%%

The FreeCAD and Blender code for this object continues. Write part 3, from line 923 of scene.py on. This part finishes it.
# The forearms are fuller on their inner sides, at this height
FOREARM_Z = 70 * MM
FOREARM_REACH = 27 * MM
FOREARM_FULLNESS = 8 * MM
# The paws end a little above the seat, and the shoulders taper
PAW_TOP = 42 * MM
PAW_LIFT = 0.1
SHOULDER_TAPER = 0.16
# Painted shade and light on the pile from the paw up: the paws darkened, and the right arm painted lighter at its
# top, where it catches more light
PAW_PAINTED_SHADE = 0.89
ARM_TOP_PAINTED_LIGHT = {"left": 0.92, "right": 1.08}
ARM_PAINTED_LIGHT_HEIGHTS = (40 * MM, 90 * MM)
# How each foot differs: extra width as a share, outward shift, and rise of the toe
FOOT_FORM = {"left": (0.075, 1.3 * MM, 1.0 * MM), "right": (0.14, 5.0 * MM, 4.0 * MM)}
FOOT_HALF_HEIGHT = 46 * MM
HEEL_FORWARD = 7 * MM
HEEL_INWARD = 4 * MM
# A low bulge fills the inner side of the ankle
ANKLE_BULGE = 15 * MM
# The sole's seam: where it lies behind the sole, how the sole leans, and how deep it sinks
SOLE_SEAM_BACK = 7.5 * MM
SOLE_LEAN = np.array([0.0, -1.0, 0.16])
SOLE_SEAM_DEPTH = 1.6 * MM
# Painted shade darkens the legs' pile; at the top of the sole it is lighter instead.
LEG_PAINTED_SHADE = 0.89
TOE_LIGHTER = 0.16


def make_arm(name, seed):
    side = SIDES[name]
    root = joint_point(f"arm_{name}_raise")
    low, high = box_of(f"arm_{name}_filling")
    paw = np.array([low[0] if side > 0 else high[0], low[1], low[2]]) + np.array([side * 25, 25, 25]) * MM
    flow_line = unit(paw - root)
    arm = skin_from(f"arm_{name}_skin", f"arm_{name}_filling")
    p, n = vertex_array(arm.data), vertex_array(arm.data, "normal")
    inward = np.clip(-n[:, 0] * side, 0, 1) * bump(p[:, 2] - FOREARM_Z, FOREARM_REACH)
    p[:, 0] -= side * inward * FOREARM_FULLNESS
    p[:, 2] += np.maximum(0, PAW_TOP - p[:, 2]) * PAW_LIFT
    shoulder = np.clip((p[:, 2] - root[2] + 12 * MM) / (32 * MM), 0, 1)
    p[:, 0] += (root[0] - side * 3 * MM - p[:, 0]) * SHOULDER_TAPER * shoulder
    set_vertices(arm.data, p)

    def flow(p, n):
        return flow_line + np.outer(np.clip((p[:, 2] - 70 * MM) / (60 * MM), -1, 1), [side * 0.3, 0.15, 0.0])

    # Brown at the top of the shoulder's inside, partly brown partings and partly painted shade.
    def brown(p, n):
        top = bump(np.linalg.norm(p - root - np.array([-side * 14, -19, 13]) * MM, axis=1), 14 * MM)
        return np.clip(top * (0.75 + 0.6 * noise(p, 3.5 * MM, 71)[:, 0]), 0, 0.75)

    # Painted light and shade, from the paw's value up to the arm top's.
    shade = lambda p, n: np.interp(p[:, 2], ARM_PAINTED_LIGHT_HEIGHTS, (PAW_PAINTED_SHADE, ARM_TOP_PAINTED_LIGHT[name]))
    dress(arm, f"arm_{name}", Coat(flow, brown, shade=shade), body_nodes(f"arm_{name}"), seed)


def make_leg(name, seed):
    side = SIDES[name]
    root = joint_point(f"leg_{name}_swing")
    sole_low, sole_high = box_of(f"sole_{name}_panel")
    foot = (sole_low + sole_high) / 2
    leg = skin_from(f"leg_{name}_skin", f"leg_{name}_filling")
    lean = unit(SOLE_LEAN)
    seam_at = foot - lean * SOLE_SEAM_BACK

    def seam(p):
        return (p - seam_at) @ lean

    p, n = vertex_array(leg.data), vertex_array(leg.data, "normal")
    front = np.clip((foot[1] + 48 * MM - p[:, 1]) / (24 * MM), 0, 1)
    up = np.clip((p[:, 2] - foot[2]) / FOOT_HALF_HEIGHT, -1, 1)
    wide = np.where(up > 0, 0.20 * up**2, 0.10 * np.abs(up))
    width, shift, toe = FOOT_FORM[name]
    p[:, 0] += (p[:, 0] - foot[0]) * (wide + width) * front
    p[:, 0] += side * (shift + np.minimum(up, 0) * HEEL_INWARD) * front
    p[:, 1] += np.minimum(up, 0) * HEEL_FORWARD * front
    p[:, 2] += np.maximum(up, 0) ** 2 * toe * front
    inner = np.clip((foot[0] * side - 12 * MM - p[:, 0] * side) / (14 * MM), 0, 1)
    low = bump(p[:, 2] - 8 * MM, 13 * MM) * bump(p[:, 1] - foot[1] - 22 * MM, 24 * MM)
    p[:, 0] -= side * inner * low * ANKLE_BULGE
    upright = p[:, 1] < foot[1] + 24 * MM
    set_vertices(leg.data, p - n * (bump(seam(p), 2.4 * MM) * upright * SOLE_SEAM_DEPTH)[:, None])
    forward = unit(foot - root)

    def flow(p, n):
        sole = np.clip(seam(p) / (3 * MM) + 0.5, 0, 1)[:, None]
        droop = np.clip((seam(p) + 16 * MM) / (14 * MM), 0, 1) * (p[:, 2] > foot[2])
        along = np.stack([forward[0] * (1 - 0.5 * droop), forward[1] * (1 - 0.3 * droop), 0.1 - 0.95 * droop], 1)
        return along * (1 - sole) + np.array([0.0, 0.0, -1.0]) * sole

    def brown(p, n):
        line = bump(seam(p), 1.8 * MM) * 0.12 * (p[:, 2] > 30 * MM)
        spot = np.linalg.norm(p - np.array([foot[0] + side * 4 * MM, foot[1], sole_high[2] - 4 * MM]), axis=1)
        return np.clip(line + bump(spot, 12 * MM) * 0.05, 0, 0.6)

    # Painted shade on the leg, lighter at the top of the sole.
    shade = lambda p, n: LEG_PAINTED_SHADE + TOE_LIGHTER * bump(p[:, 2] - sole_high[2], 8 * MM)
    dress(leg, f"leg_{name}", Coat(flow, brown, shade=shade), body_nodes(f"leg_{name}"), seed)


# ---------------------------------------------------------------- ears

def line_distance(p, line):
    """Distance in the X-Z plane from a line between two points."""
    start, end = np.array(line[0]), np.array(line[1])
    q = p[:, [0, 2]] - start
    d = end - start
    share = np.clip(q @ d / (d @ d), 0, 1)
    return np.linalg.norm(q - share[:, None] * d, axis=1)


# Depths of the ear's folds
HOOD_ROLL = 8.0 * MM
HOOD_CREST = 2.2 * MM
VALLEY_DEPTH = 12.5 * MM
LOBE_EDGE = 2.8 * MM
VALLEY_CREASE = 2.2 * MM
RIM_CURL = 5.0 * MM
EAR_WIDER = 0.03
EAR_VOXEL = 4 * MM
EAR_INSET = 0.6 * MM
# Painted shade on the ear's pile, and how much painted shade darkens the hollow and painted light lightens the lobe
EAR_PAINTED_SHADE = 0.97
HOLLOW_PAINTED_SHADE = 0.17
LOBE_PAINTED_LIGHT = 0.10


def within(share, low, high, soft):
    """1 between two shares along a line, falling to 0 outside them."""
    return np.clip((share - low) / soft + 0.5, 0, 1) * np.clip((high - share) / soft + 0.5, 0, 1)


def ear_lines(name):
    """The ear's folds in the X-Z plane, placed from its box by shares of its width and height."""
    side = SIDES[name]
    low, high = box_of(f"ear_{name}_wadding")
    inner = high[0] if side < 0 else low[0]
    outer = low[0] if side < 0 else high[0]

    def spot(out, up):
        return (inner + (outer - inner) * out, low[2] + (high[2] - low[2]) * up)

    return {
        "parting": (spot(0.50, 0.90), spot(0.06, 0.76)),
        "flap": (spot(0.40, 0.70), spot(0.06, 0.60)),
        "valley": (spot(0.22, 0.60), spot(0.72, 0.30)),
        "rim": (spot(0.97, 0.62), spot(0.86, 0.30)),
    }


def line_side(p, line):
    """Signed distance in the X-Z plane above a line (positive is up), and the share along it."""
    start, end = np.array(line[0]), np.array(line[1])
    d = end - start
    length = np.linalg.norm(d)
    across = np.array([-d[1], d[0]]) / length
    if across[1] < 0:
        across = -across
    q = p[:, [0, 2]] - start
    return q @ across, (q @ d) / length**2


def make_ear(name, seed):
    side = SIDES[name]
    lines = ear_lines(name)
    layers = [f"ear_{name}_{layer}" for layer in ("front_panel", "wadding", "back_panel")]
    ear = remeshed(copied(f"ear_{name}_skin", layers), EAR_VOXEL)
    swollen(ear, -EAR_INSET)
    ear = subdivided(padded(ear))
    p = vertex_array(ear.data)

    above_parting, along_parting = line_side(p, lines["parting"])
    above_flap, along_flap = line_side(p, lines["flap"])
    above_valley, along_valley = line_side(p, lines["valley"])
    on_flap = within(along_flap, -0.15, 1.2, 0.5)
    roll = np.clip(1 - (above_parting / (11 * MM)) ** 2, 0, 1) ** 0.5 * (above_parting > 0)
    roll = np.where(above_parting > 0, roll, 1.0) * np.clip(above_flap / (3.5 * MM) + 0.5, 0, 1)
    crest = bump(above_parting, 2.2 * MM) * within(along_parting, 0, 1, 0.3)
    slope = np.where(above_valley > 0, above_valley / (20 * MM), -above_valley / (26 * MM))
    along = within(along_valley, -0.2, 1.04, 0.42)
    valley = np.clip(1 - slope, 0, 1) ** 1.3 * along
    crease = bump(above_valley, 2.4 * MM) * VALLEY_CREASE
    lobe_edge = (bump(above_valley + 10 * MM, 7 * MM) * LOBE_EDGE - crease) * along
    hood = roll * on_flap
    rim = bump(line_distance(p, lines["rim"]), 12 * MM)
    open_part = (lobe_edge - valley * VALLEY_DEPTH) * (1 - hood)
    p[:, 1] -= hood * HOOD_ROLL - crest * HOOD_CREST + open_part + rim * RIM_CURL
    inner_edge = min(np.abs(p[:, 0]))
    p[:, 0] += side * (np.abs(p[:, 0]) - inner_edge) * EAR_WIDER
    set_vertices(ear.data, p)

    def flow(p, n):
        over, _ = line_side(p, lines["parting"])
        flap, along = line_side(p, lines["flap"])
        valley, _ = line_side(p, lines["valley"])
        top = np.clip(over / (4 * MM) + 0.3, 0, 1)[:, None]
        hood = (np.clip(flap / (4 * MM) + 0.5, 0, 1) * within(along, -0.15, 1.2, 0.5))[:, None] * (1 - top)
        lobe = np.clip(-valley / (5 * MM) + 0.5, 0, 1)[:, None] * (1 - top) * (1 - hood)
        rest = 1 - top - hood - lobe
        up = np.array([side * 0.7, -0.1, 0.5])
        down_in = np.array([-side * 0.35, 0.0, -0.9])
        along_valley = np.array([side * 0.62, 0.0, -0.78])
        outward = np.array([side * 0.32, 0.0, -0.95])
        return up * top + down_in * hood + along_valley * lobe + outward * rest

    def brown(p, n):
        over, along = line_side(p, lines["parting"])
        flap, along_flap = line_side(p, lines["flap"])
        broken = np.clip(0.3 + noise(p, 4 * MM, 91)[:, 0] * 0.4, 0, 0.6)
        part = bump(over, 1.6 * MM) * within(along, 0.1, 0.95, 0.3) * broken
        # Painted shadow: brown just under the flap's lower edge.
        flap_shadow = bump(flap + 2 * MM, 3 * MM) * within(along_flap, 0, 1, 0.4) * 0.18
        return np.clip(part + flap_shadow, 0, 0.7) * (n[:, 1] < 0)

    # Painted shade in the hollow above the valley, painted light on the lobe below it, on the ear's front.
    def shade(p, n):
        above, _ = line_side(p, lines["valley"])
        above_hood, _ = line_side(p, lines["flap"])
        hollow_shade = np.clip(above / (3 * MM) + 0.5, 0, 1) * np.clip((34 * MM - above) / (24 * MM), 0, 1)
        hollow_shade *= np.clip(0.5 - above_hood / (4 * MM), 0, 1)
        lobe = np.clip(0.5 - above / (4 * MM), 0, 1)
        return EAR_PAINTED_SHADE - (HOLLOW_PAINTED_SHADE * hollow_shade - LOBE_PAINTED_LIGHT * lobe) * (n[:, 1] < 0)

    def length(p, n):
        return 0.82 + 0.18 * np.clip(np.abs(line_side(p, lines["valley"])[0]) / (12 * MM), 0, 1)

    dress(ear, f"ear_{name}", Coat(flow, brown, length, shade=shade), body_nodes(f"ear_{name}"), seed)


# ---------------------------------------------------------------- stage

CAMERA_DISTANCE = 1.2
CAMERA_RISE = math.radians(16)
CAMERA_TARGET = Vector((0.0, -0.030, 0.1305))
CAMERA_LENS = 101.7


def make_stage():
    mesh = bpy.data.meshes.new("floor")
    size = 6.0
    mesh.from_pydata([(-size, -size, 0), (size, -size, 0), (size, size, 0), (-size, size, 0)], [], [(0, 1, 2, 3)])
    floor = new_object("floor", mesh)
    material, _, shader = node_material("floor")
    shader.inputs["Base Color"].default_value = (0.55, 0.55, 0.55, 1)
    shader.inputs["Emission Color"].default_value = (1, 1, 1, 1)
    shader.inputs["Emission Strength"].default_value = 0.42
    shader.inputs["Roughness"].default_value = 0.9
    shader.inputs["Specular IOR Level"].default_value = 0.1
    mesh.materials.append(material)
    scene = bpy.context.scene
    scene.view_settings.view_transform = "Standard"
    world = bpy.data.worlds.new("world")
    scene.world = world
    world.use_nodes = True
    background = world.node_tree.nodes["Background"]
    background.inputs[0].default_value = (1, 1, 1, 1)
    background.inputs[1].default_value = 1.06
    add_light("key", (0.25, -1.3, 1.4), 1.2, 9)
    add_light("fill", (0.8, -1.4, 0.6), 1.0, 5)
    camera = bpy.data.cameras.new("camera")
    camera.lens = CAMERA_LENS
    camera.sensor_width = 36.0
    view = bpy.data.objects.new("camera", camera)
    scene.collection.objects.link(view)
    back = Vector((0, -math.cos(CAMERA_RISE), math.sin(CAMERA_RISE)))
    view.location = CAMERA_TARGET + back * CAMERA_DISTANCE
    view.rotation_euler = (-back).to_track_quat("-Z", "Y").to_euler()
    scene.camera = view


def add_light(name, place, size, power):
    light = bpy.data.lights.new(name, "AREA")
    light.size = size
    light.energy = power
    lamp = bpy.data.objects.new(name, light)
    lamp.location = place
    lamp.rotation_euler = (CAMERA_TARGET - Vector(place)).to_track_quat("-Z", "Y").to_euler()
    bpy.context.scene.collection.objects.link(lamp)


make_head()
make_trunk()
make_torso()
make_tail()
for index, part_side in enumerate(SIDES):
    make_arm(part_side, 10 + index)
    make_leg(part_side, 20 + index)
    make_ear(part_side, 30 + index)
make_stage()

%%
%%

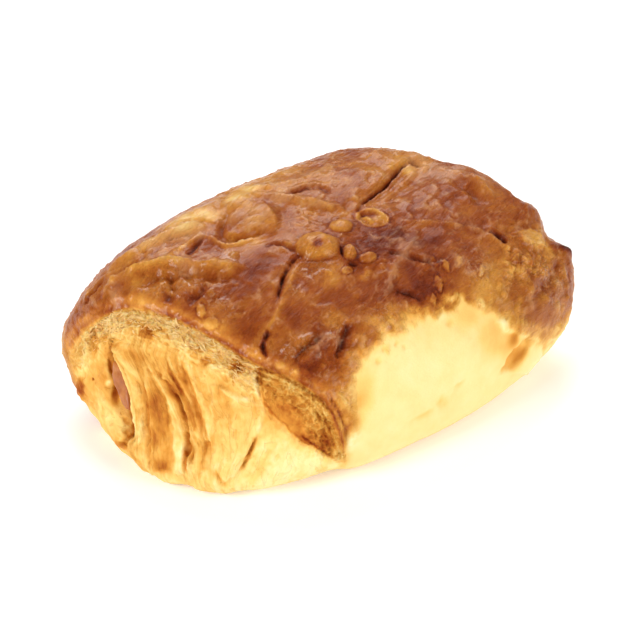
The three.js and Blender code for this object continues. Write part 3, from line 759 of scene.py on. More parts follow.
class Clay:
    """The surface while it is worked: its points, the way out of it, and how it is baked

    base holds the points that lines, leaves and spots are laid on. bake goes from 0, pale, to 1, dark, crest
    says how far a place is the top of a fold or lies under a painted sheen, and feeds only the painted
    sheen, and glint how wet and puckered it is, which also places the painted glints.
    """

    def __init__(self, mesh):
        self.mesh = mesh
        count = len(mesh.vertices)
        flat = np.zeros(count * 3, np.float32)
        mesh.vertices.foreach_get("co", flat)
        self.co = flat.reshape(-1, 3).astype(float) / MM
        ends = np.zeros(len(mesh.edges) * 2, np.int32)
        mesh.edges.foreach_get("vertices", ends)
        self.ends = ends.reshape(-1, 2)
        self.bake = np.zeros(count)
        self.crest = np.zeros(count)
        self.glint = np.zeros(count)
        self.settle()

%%

- **EXERCISE DETAILS**:
Write out only the lines that run from the line containing "The FreeCAD and" through the line containing "TOE_LIGHTER = 0.16", both included, exactly as they appear above.

- **FULL ANSWER**:
The FreeCAD and Blender code for this object continues. Write part 3, from line 923 of scene.py on. This part finishes it.
# The forearms are fuller on their inner sides, at this height
FOREARM_Z = 70 * MM
FOREARM_REACH = 27 * MM
FOREARM_FULLNESS = 8 * MM
# The paws end a little above the seat, and the shoulders taper
PAW_TOP = 42 * MM
PAW_LIFT = 0.1
SHOULDER_TAPER = 0.16
# Painted shade and light on the pile from the paw up: the paws darkened, and the right arm painted lighter at its
# top, where it catches more light
PAW_PAINTED_SHADE = 0.89
ARM_TOP_PAINTED_LIGHT = {"left": 0.92, "right": 1.08}
ARM_PAINTED_LIGHT_HEIGHTS = (40 * MM, 90 * MM)
# How each foot differs: extra width as a share, outward shift, and rise of the toe
FOOT_FORM = {"left": (0.075, 1.3 * MM, 1.0 * MM), "right": (0.14, 5.0 * MM, 4.0 * MM)}
FOOT_HALF_HEIGHT = 46 * MM
HEEL_FORWARD = 7 * MM
HEEL_INWARD = 4 * MM
# A low bulge fills the inner side of the ankle
ANKLE_BULGE = 15 * MM
# The sole's seam: where it lies behind the sole, how the sole leans, and how deep it sinks
SOLE_SEAM_BACK = 7.5 * MM
SOLE_LEAN = np.array([0.0, -1.0, 0.16])
SOLE_SEAM_DEPTH = 1.6 * MM
# Painted shade darkens the legs' pile; at the top of the sole it is lighter instead.
LEG_PAINTED_SHADE = 0.89
TOE_LIGHTER = 0.16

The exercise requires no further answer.